[Saved data entries]
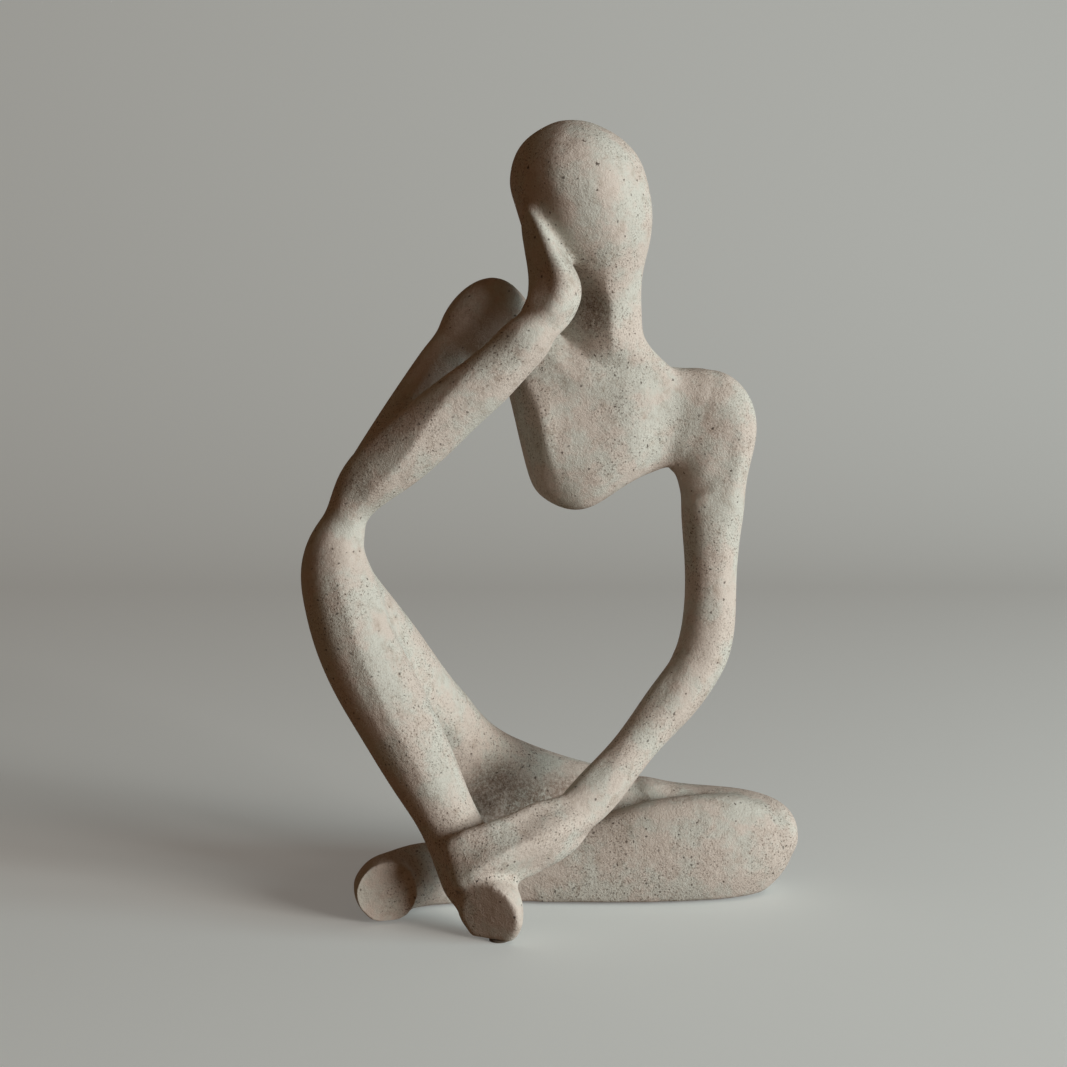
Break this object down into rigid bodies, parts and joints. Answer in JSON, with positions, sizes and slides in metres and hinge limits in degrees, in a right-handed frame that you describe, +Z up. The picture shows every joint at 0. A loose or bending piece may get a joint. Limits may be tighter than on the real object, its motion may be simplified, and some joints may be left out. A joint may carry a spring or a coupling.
{
  "type": "thinker statue",
  "caption": "Seated abstract faceless figure, cross-legged with one knee raised, elbow on the knee and cheek on the hand, in speckled sandstone-look resin.",
  "frame": {"origin": "middle of the figure's footprint box, on the surface that it rests on", "axes": "+Z up, -Y towards the viewer in front of the figure, +X towards the figure's left side"},
  "size_m": [0.1593, 0.0931, 0.2483],
  "materials": {
    "sandstone_resin": "matt, fine sand grain, warm beige mottled with grey and dark specks",
    "dowel_steel": "plain drawn steel",
    "felt": "dark thin felt"
  },
  "bodies": {
    "root": {"head": "sandstone_resin", "torso": "sandstone_resin", "right_arm": "sandstone_resin", "left_upper_arm": "sandstone_resin", "left_forearm": "sandstone_resin", "pelvis": "sandstone_resin", "raised_leg": "sandstone_resin", "folded_thigh": "sandstone_resin", "folded_shin": "sandstone_resin", "neck_dowel": "dowel_steel", "right_shoulder_dowel": "dowel_steel", "left_shoulder_dowel": "dowel_steel", "left_elbow_dowel": "dowel_steel", "raised_hip_dowel": "dowel_steel", "folded_hip_dowel": "dowel_steel", "elbow_on_knee_dowel": "dowel_steel", "folded_knee_dowel": "dowel_steel", "hand_on_ankle_dowel": "dowel_steel", "pelvis_pad": "felt", "knee_pad": "felt", "folded_foot_pad": "felt", "planted_foot_pad": "felt"}
  },
  "joints": []
}
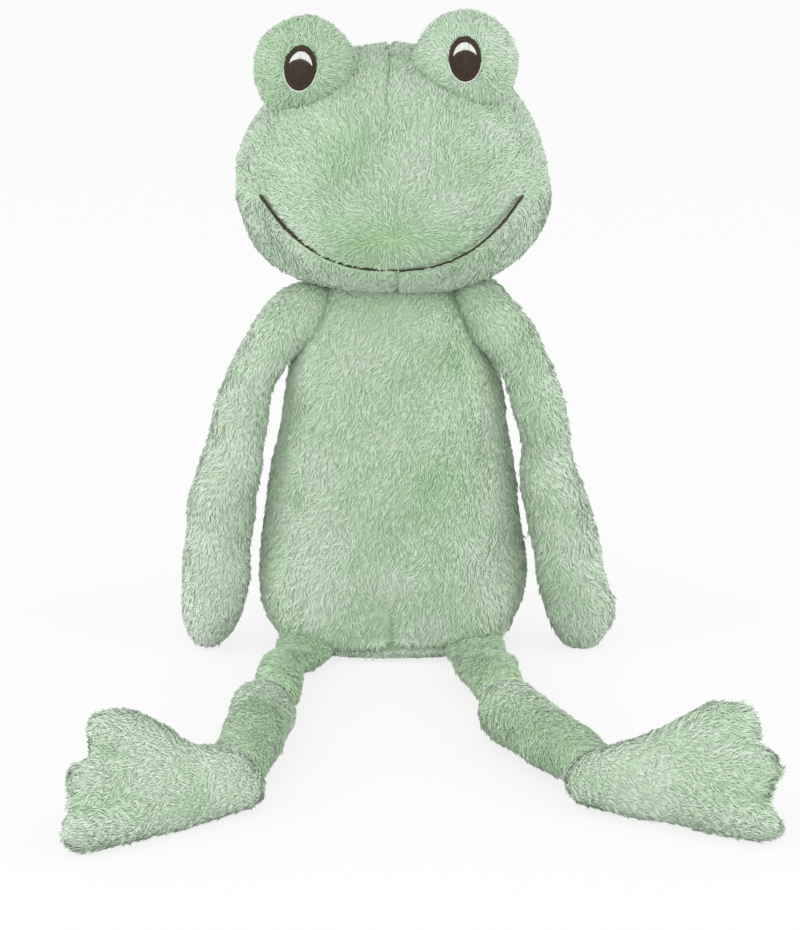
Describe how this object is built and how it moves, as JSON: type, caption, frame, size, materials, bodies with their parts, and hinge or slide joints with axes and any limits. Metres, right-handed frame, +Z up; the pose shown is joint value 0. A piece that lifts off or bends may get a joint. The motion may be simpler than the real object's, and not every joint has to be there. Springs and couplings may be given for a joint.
{
  "type": "plush frog",
  "caption": "Seated plush frog with hanging tube arms, long soft legs, flat lobed feet and an embroidered face; it sits on a weighted seat.",
  "frame": {"origin": "middle of the flat seat, on the surface that the frog sits on", "axes": "+Z up, the frog looks along -Y, its own left side is at +X"},
  "size_m": [0.1993, 0.2279, 0.1988],
  "materials": {
    "plush": "short-pile plush",
    "fibre": "loose fibre filling",
    "pouch": "cloth pouch filled with pellets",
    "thread_dark": "satin stitch",
    "thread_white": "satin stitch"
  },
  "bodies": {
    "torso": {"torso_cover": "plush", "torso_filling": "fibre", "seat_pellet_pouch": "pouch"},
    "head": {"head_cover": "plush", "head_filling": "fibre", "mouth_stitching": "thread_dark", "left_eye_mound_cover": "plush", "left_eye_mound_filling": "fibre", "left_eye_outline": "thread_dark", "left_eye_pupil": "thread_dark", "left_eye_white": "thread_white", "right_eye_mound_cover": "plush", "right_eye_mound_filling": "fibre", "right_eye_outline": "thread_dark", "right_eye_pupil": "thread_dark", "right_eye_white": "thread_white"},
    "left_arm": {"left_arm_cover": "plush", "left_arm_filling": "fibre"},
    "left_thigh": {"left_thigh_cover": "plush", "left_thigh_filling": "fibre"},
    "left_shin": {"left_shin_cover": "plush", "left_shin_filling": "fibre"},
    "left_foot": {"left_foot_cover": "plush", "left_foot_filling": "fibre"},
    "right_arm": {"right_arm_cover": "plush", "right_arm_filling": "fibre"},
    "right_thigh": {"right_thigh_cover": "plush", "right_thigh_filling": "fibre"},
    "right_shin": {"right_shin_cover": "plush", "right_shin_filling": "fibre"},
    "right_foot": {"right_foot_cover": "plush", "right_foot_filling": "fibre"}
  },
  "joints": [
    {"name": "neck_nod", "type": "hinge", "parent": "torso", "child": "head", "pos_m": [0, 0, 0.101], "axis": [1, 0, 0], "range_deg": [-20, 8], "stiffness_Nm_per_rad": 0.15},
    {"name": "left_shoulder", "type": "hinge", "parent": "torso", "child": "left_arm", "pos_m": [0.0285, -0.013, 0.106], "axis": [-1, 0, 0], "range_deg": [-75, 105]},
    {"name": "left_hip", "type": "hinge", "parent": "torso", "child": "left_thigh", "pos_m": [0.0245, -0.02, 0.0085], "axis": [-0.9925, -0.1219, 0], "range_deg": [-90, 25]},
    {"name": "left_knee", "type": "hinge", "parent": "left_thigh", "child": "left_shin", "pos_m": [0.03474, -0.10337, 0.0098], "axis": [-0.9925, -0.1219, 0], "range_deg": [-75, 75]},
    {"name": "left_ankle", "type": "hinge", "parent": "left_shin", "child": "left_foot", "pos_m": [0.05812, -0.1559, 0.0095], "axis": [0.1985, 0.3177, 0.9272], "range_deg": [-55, 50]},
    {"name": "right_shoulder", "type": "hinge", "parent": "torso", "child": "right_arm", "pos_m": [-0.0285, -0.013, 0.106], "axis": [-1, 0, 0], "range_deg": [-75, 105]},
    {"name": "right_hip", "type": "hinge", "parent": "torso", "child": "right_thigh", "pos_m": [-0.0245, -0.02, 0.0085], "axis": [-0.9914, 0.1305, 0], "range_deg": [-90, 25]},
    {"name": "right_knee", "type": "hinge", "parent": "right_thigh", "child": "right_shin", "pos_m": [-0.03546, -0.10328, 0.0098], "axis": [-0.9914, 0.1305, 0], "range_deg": [-75, 75]},
    {"name": "right_ankle", "type": "hinge", "parent": "right_shin", "child": "right_foot", "pos_m": [-0.04197, -0.16041, 0.0095], "axis": [0.2202, -0.3031, -0.9272], "range_deg": [-70, 38]}
  ]
}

*Exercise brief*
Return the lines above exactly, keeping every word.

*Written answer*
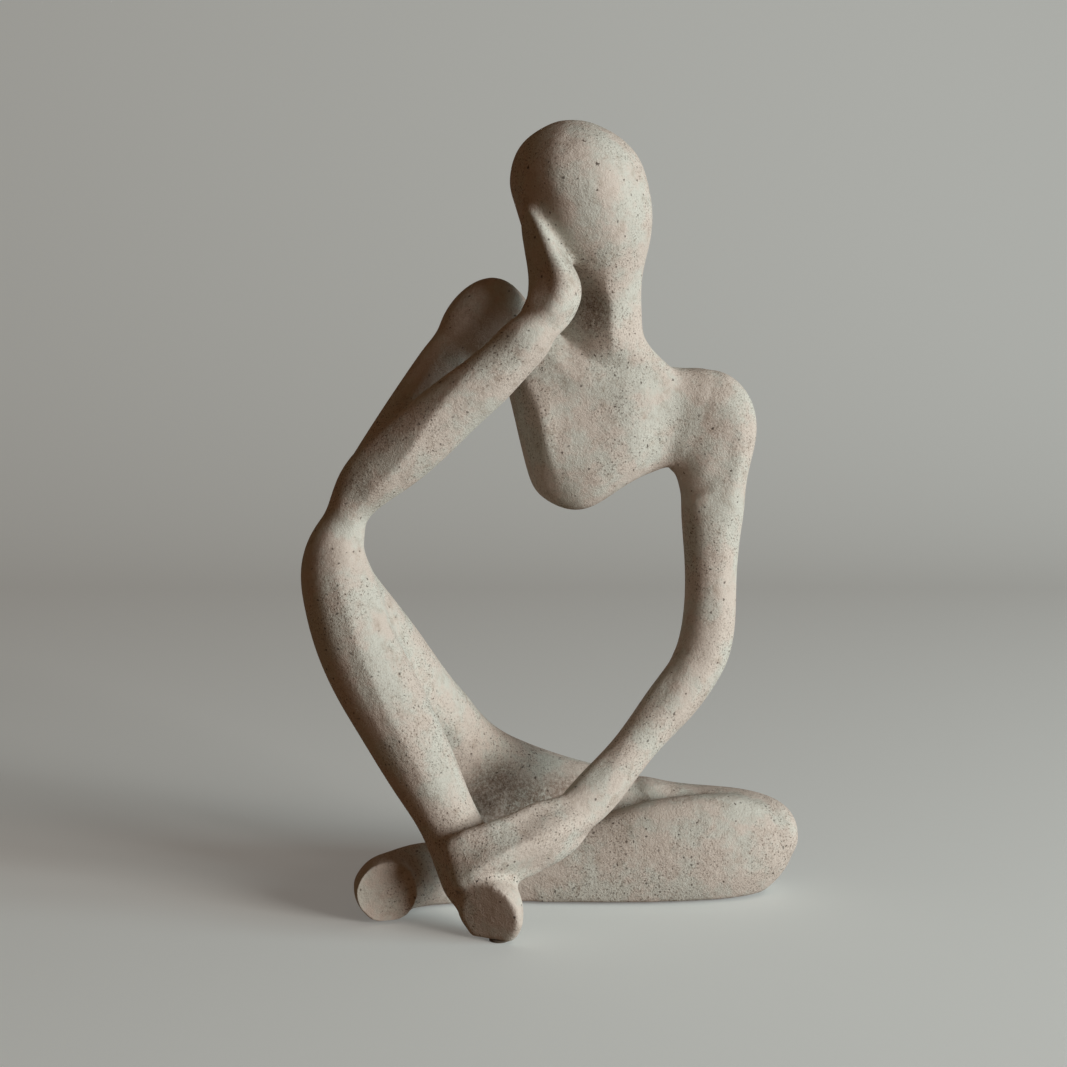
Break this object down into rigid bodies, parts and joints. Answer in JSON, with positions, sizes and slides in metres and hinge limits in degrees, in a right-handed frame that you describe, +Z up. The picture shows every joint at 0. A loose or bending piece may get a joint. Limits may be tighter than on the real object, its motion may be simplified, and some joints may be left out. A joint may carry a spring or a coupling.
{
  "type": "thinker statue",
  "caption": "Seated abstract faceless figure, cross-legged with one knee raised, elbow on the knee and cheek on the hand, in speckled sandstone-look resin.",
  "frame": {"origin": "middle of the figure's footprint box, on the surface that it rests on", "axes": "+Z up, -Y towards the viewer in front of the figure, +X towards the figure's left side"},
  "size_m": [0.1593, 0.0931, 0.2483],
  "materials": {
    "sandstone_resin": "matt, fine sand grain, warm beige mottled with grey and dark specks",
    "dowel_steel": "plain drawn steel",
    "felt": "dark thin felt"
  },
  "bodies": {
    "root": {"head": "sandstone_resin", "torso": "sandstone_resin", "right_arm": "sandstone_resin", "left_upper_arm": "sandstone_resin", "left_forearm": "sandstone_resin", "pelvis": "sandstone_resin", "raised_leg": "sandstone_resin", "folded_thigh": "sandstone_resin", "folded_shin": "sandstone_resin", "neck_dowel": "dowel_steel", "right_shoulder_dowel": "dowel_steel", "left_shoulder_dowel": "dowel_steel", "left_elbow_dowel": "dowel_steel", "raised_hip_dowel": "dowel_steel", "folded_hip_dowel": "dowel_steel", "elbow_on_knee_dowel": "dowel_steel", "folded_knee_dowel": "dowel_steel", "hand_on_ankle_dowel": "dowel_steel", "pelvis_pad": "felt", "knee_pad": "felt", "folded_foot_pad": "felt", "planted_foot_pad": "felt"}
  },
  "joints": []
}
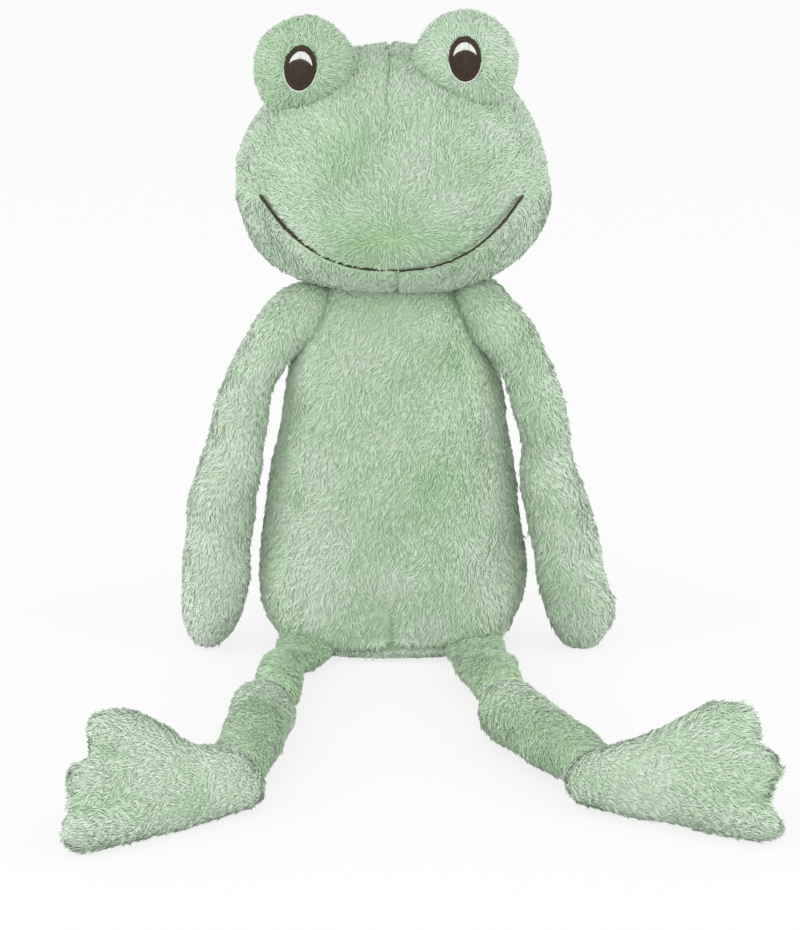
Describe how this object is built and how it moves, as JSON: type, caption, frame, size, materials, bodies with their parts, and hinge or slide joints with axes and any limits. Metres, right-handed frame, +Z up; the pose shown is joint value 0. A piece that lifts off or bends may get a joint. The motion may be simpler than the real object's, and not every joint has to be there. Springs and couplings may be given for a joint.
{
  "type": "plush frog",
  "caption": "Seated plush frog with hanging tube arms, long soft legs, flat lobed feet and an embroidered face; it sits on a weighted seat.",
  "frame": {"origin": "middle of the flat seat, on the surface that the frog sits on", "axes": "+Z up, the frog looks along -Y, its own left side is at +X"},
  "size_m": [0.1993, 0.2279, 0.1988],
  "materials": {
    "plush": "short-pile plush",
    "fibre": "loose fibre filling",
    "pouch": "cloth pouch filled with pellets",
    "thread_dark": "satin stitch",
    "thread_white": "satin stitch"
  },
  "bodies": {
    "torso": {"torso_cover": "plush", "torso_filling": "fibre", "seat_pellet_pouch": "pouch"},
    "head": {"head_cover": "plush", "head_filling": "fibre", "mouth_stitching": "thread_dark", "left_eye_mound_cover": "plush", "left_eye_mound_filling": "fibre", "left_eye_outline": "thread_dark", "left_eye_pupil": "thread_dark", "left_eye_white": "thread_white", "right_eye_mound_cover": "plush", "right_eye_mound_filling": "fibre", "right_eye_outline": "thread_dark", "right_eye_pupil": "thread_dark", "right_eye_white": "thread_white"},
    "left_arm": {"left_arm_cover": "plush", "left_arm_filling": "fibre"},
    "left_thigh": {"left_thigh_cover": "plush", "left_thigh_filling": "fibre"},
    "left_shin": {"left_shin_cover": "plush", "left_shin_filling": "fibre"},
    "left_foot": {"left_foot_cover": "plush", "left_foot_filling": "fibre"},
    "right_arm": {"right_arm_cover": "plush", "right_arm_filling": "fibre"},
    "right_thigh": {"right_thigh_cover": "plush", "right_thigh_filling": "fibre"},
    "right_shin": {"right_shin_cover": "plush", "right_shin_filling": "fibre"},
    "right_foot": {"right_foot_cover": "plush", "right_foot_filling": "fibre"}
  },
  "joints": [
    {"name": "neck_nod", "type": "hinge", "parent": "torso", "child": "head", "pos_m": [0, 0, 0.101], "axis": [1, 0, 0], "range_deg": [-20, 8], "stiffness_Nm_per_rad": 0.15},
    {"name": "left_shoulder", "type": "hinge", "parent": "torso", "child": "left_arm", "pos_m": [0.0285, -0.013, 0.106], "axis": [-1, 0, 0], "range_deg": [-75, 105]},
    {"name": "left_hip", "type": "hinge", "parent": "torso", "child": "left_thigh", "pos_m": [0.0245, -0.02, 0.0085], "axis": [-0.9925, -0.1219, 0], "range_deg": [-90, 25]},
    {"name": "left_knee", "type": "hinge", "parent": "left_thigh", "child": "left_shin", "pos_m": [0.03474, -0.10337, 0.0098], "axis": [-0.9925, -0.1219, 0], "range_deg": [-75, 75]},
    {"name": "left_ankle", "type": "hinge", "parent": "left_shin", "child": "left_foot", "pos_m": [0.05812, -0.1559, 0.0095], "axis": [0.1985, 0.3177, 0.9272], "range_deg": [-55, 50]},
    {"name": "right_shoulder", "type": "hinge", "parent": "torso", "child": "right_arm", "pos_m": [-0.0285, -0.013, 0.106], "axis": [-1, 0, 0], "range_deg": [-75, 105]},
    {"name": "right_hip", "type": "hinge", "parent": "torso", "child": "right_thigh", "pos_m": [-0.0245, -0.02, 0.0085], "axis": [-0.9914, 0.1305, 0], "range_deg": [-90, 25]},
    {"name": "right_knee", "type": "hinge", "parent": "right_thigh", "child": "right_shin", "pos_m": [-0.03546, -0.10328, 0.0098], "axis": [-0.9914, 0.1305, 0], "range_deg": [-75, 75]},
    {"name": "right_ankle", "type": "hinge", "parent": "right_shin", "child": "right_foot", "pos_m": [-0.04197, -0.16041, 0.0095], "axis": [0.2202, -0.3031, -0.9272], "range_deg": [-70, 38]}
  ]
}